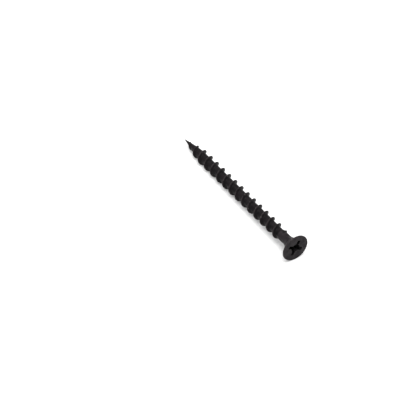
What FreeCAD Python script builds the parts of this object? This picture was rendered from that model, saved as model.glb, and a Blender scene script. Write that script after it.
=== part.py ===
import FreeCAD, Part

import math
import os

import Sketcher

# A bugle-head wood screw, modelled lying down. The X axis is the screw's own axis, the origin is the
# middle of the flat top of the head, the driver comes in from +X and the sharp point lies at -X.
# The real screw is one piece of steel wire: the head is cold-forged with its cross recess, and the
# thread and gimlet point are rolled. Sizes are in millimetres and angles in degrees.

DIMENSIONS = {
    "overall_length": 55.0,
    "head_diameter": 8.4,
    "rim_height": 0.3,
    "rim_round": 0.12,
    "flare_angle": 50.0,
    "flare_radius": 3.7,
    "neck_diameter": 3.0,
    "neck_end": 6.7,
    "shoulder_length": 0.35,
    "root_diameter": 2.6,
    "root_point_length": 8.5,
    "tip_diameter": 0.12,
    "point_pole_share": 0.25,
    "thread_diameter": 4.2,
    "thread_pitch": 3.08,
    "thread_point_length": 9.5,
    "thread_start": 5.8,
    "thread_runout": 1.6,
    "thread_tip_gap": 0.7,
    "thread_phase": -238.0,
    "crest_width": 0.16,
    "flank_angle": 28.0,
    "recess_angle": 60.0,
    "recess_depth": 2.7,
    "wing_span": 5.2,
    "wing_taper": 26.5,
    "wing_width": 1.04,
    "wing_floor_width": 0.74,
    "hub_diameter": 2.7,
    "hub_floor_diameter": 1.9,
    "hub_pit_depth": 0.45,
}

doc = FreeCAD.newDocument("wood_screw")

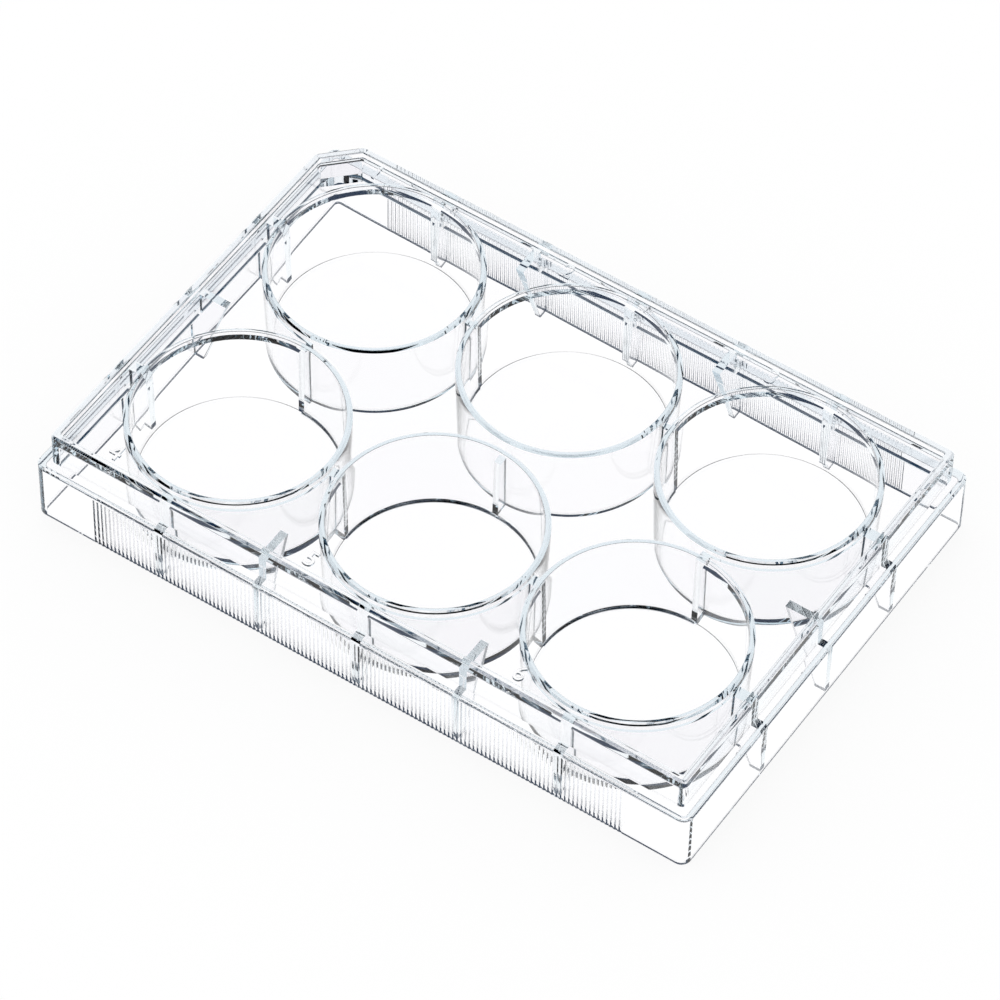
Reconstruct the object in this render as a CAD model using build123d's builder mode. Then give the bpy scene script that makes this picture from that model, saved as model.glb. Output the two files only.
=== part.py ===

----

Written exercise:
Say how many lines of the data hold the string "saved". Reply with the number alone.

Answer in full:
2